The Virginia Tech Shootings

April 19th, 2007

Universities should act quickly and institute compulsory courses in ethics and human kindness. We can show a substantial number of people that goodwill provides positive benefits.

I hate to say this, but when you provoke people, it is then pretty easy to run around saying that they might be a danger to you or someone else.

In Vancouver during 1982, Professor Wolf Wolfensburger, Syracuse University, New York, argued that thousands of mentally handicapped people die in North American prisons and psychiatric institutions from massive doses of mind-altering drugs, or when emergency or intensive-care treatments are withheld, or due to society’s mistreatment of them: Hard proof is often unavailable: “If Germany had won the war,” he said, comparing the present to the past, “we’d never have seen the evidence.”

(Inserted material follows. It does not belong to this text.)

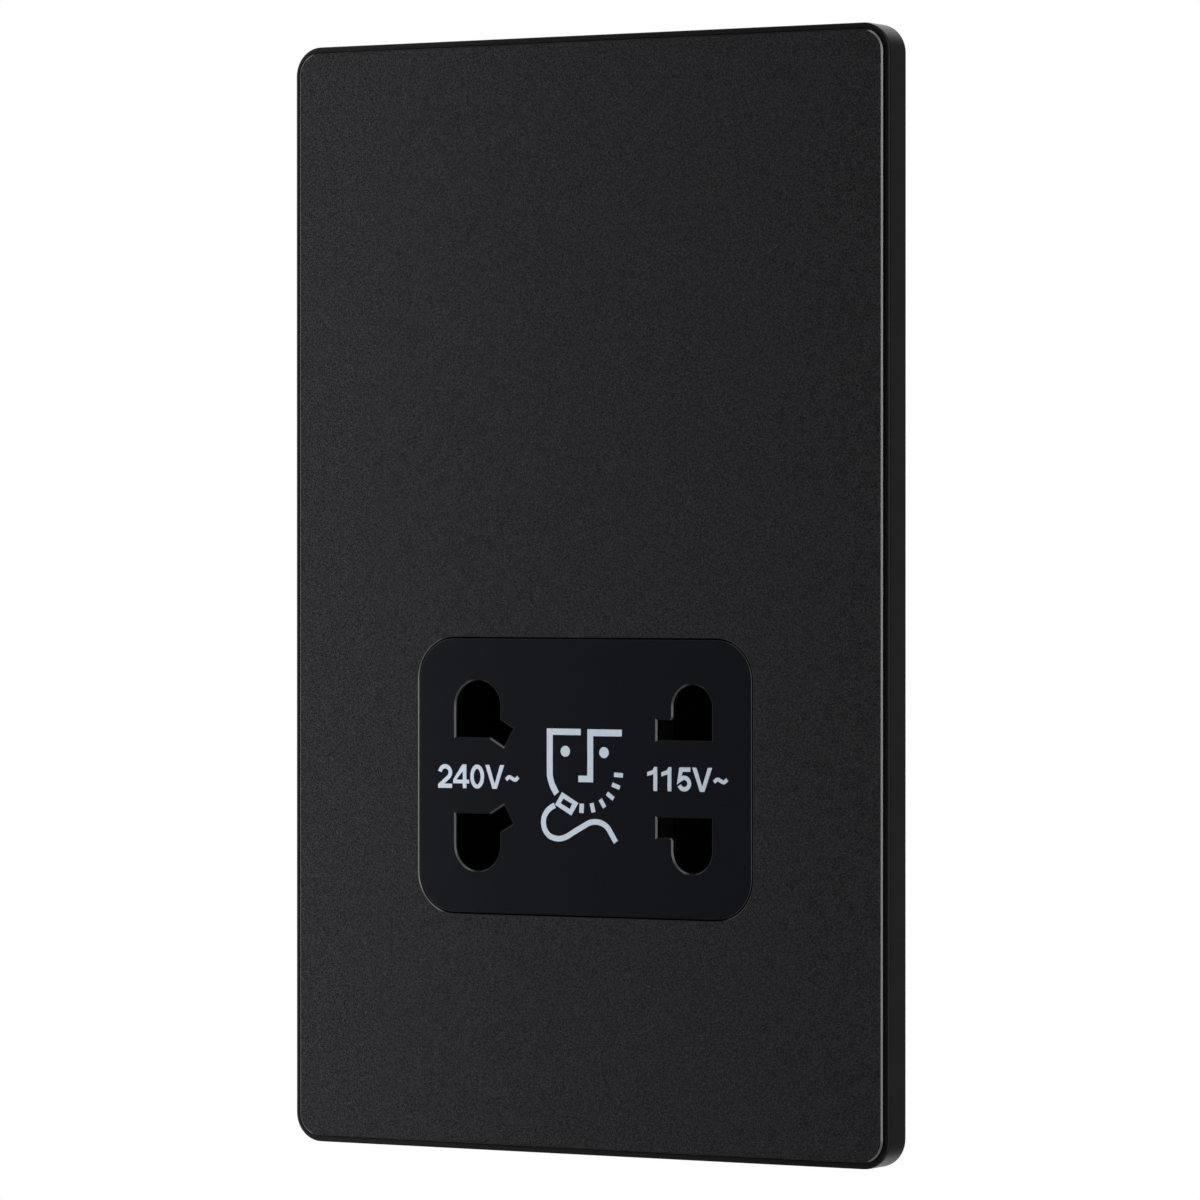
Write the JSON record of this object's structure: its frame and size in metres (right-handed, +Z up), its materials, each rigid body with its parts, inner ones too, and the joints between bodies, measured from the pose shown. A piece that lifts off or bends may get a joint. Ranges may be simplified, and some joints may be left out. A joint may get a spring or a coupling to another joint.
{
  "type": "shaver socket",
  "caption": "Upright screwless two-voltage shaver supply unit with a smooth socket face, shuttered pin openings and an isolating transformer behind.",
  "frame": {"origin": "on the wall's surface, midway between the two fixing holes of the yoke", "axes": "+X to the right seen from the front, +Y into the wall, +Z up; the face looks towards -Y"},
  "size_m": [0.095, 0.0462, 0.155],
  "materials": {
    "frame_plastic": "matt",
    "textured_panel": "fine textured matt",
    "face_plastic": "satin",
    "zinc_steel": "zinc plated",
    "brass_strip": "satin",
    "rivet_metal": "satin",
    "case_plastic": "matt",
    "housing_plastic": "matt",
    "terminal_brass": "satin",
    "screw_steel": "zinc plated",
    "shutter_plastic": "matt",
    "spring_steel": "bright",
    "carrier_plastic": "matt",
    "switch_plastic": "matt",
    "plunger_plastic": "satin",
    "contact_brass": "bright",
    "lamination_steel": "varnished",
    "bobbin_plastic": "matt",
    "winding_tape": "satin",
    "cutout_metal": "satin",
    "brown_insulation": "satin",
    "blue_insulation": "satin",
    "black_insulation": "satin",
    "red_insulation": "satin",
    "yellow_insulation": "satin"
  },
  "bodies": {
    "unit": {"front_frame": "frame_plastic", "face_panel": "textured_panel", "socket_moulding": "face_plastic", "mounting_yoke": "zinc_steel", "earth_link": "brass_strip", "earth_rivet": "rivet_metal", "rear_case": "case_plastic", "terminal_housing": "housing_plastic", "terminal_live": "terminal_brass", "terminal_neutral": "terminal_brass", "terminal_earth": "terminal_brass", "spring_240": "spring_steel", "spring_115": "spring_steel", "contact_carrier": "carrier_plastic", "switch_240": "switch_plastic", "switch_115": "switch_plastic", "common_contact": "contact_brass", "contact_240": "contact_brass", "contact_115": "contact_brass", "core_stack": "lamination_steel", "bobbin": "bobbin_plastic", "mains_winding": "winding_tape", "shaver_winding": "winding_tape", "thermal_cutout": "cutout_metal", "lead_live": "brown_insulation", "lead_neutral": "blue_insulation", "lead_common": "black_insulation", "lead_240": "red_insulation", "lead_115": "yellow_insulation", "yoke_screws": "screw_steel", "case_screws": "screw_steel", "core_screws": "screw_steel"},
    "shutter_240": {"shutter_240": "shutter_plastic"},
    "shutter_115": {"shutter_115": "shutter_plastic"},
    "plunger_240": {"plunger_240": "plunger_plastic"},
    "plunger_115": {"plunger_115": "plunger_plastic"},
    "clamp_screw_live": {"clamp_screw_live": "screw_steel"},
    "clamp_screw_neutral": {"clamp_screw_neutral": "screw_steel"},
    "clamp_screw_earth": {"clamp_screw_earth": "screw_steel"}
  },
  "joints": [
    {"name": "shutter_240_slide", "type": "slide", "parent": "unit", "child": "shutter_240", "axis": [1, 0, 0], "range_m": [0, 0.0102], "stiffness_N_per_m": 60, "springref_m": -0.003, "deforming": ["spring_240"]},
    {"name": "plunger_240_slide", "type": "slide", "parent": "unit", "child": "plunger_240", "axis": [0, 1, 0], "range_m": [0, 0.0015]},
    {"name": "shutter_115_slide", "type": "slide", "parent": "unit", "child": "shutter_115", "axis": [-1, 0, 0], "range_m": [0, 0.0102], "stiffness_N_per_m": 60, "springref_m": -0.003, "deforming": ["spring_115"]},
    {"name": "plunger_115_slide", "type": "slide", "parent": "unit", "child": "plunger_115", "axis": [0, 1, 0], "range_m": [0, 0.0015]},
    {"name": "clamp_live_screw", "type": "slide", "parent": "unit", "child": "clamp_screw_live", "axis": [0, -1, 0], "range_m": [0, 0.0034]},
    {"name": "clamp_neutral_screw", "type": "slide", "parent": "unit", "child": "clamp_screw_neutral", "axis": [0, -1, 0], "range_m": [0, 0.0034]},
    {"name": "clamp_earth_screw", "type": "slide", "parent": "unit", "child": "clamp_screw_earth", "axis": [0, -1, 0], "range_m": [0, 0.0034]}
  ],
  "couplings": [
    {"joint": "plunger_240_slide", "follows": "shutter_240_slide", "ratio": 0.147},
    {"joint": "plunger_115_slide", "follows": "shutter_115_slide", "ratio": 0.147}
  ]
}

Yes, and with Wolfensburger’s statement in mind, many of us would like to see the health-science industry allocate a tiny bit of its wealth to the creation and maintenance of a not-for-profit depository for patients’ narratives, perhaps something similar to the Kenneth Donaldson Archives for the Autobiographies of Psychiatric Survivors (see http://www.successfulschizophrenia.org/kdarch.html).

I have not investigated the Donaldson depository. Al Siebert, a co-founder of the archive, writes, “One day there will be archives of psychiatric abuses similar to the archives that now document Holocaust atrocities. This Archives exists to provide psychiatric survivors with a place to preserve for future generations the unpublished autobiographies of their experiences. The Archives was founded in 1980 when Ken Donaldson, author of Insanity Inside Out and Al Siebert, author of Peaking Out: How My Mind Broke Free from the Delusions in Psychiatry, discovered that many psychiatric survivors have written manuscripts about their experiences but are rarely successful in getting their books published.”